US Defense Secretary Jim Mattis

The US military-industrial complex wields enormous influence and has a tremendous propaganda machine, says American political analyst Rodney Martin, adding that everything that former US President Dwight D. Eisenhower has warned about it "has come to fruition."

Former Republican congressman and presidential candidate Ron Paul has said that “the Pentagon’s lost trillions have nothing to do with defense, adding that the “money propping up the high lifestyles of those connected to the military-industrial complex.”

Dr. Paul, a three-time American presidential candidate and the founder of the Ron Paul Institute for Peace and Prosperity, made the remarks in an article published by his website on Monday.

In an interview with Press TV on Wednesday, Martin said that Dr. “Paul is doing a great service by calling attention to the great fraud, abuse and outright financial corruption in the Pentagon and the military-industrial complex.”

“The military-industrial complex in the United States wields enormous influence and has a tremendous PR machine,” he stated.

“It is important to know that when President Eisenhower left office and President Eisenhower was a military titan, having been the supreme allied commander in Europe in WWII. When he left office as president he warned about the military-industrial complex that it would be morph into and develop into and that has happened. Everything that President Eisenhower has warned about has come to fruition,” the analyst noted.  

“Every time attention is called to this corrupt lot, what ends up happening is the PR machine of the military-industrial complex starts singing tune of jingoism,” he stated.

Deputy US Secretary of Defense Patrick Shanahan has recently acknowledged that the Pentagon has failed its first-ever comprehensive audit, saying, “We failed the audit, but we never expected to pass it.”
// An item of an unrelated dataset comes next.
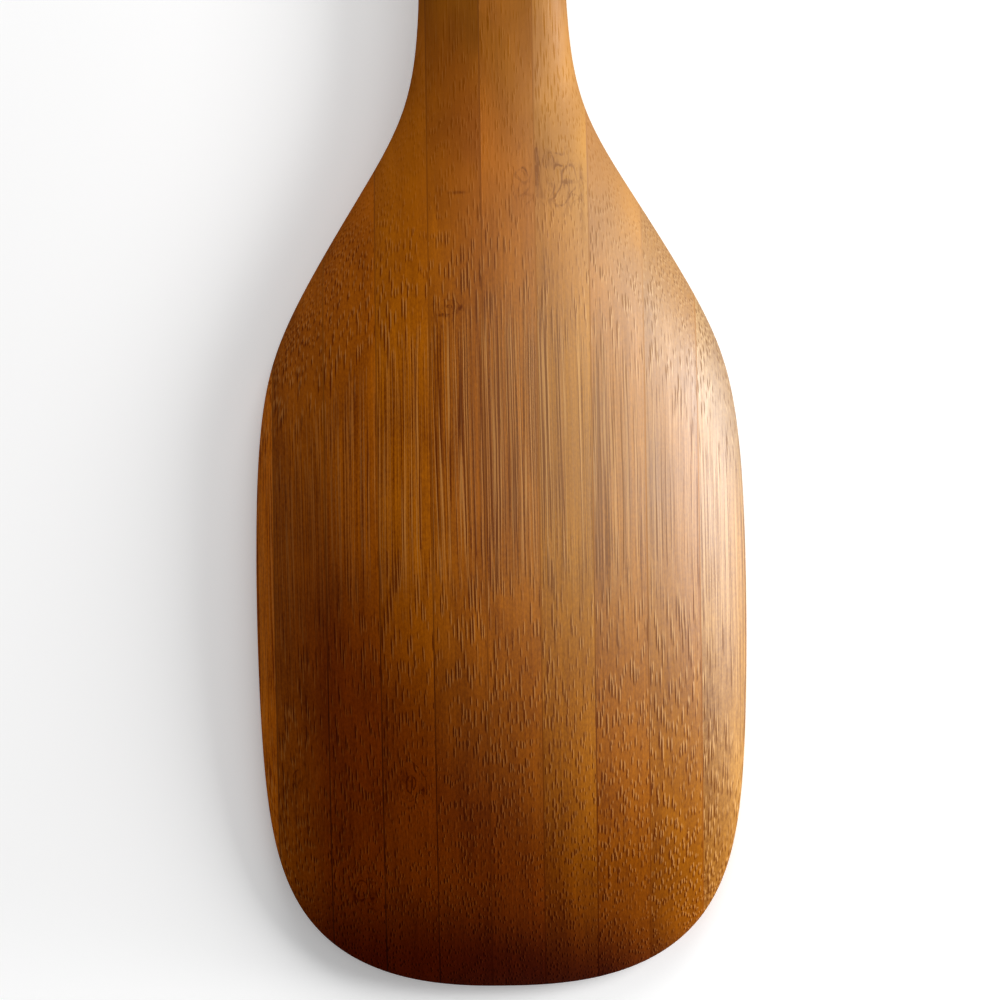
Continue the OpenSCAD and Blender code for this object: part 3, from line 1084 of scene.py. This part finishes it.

"It was an audit on a $2.7 trillion dollar organization, so the fact that we did the audit is substantial," Shanahan claimed.

The first-ever audit of the of the $2.7 trillion enterprise that is the Pentagon identified widespread problems in cybersecurity, but found little in the way of savings that could offset potential budget cuts next year, according to officials.

Pentagon's comptroller David Norquist, who has played a key role in the audit, said after the report release that although no glaring instances of fraud were detected in the US military establishment, its Army, Navy, Air Force, Marines, Special Operations and the Transportation Command all received failing grades.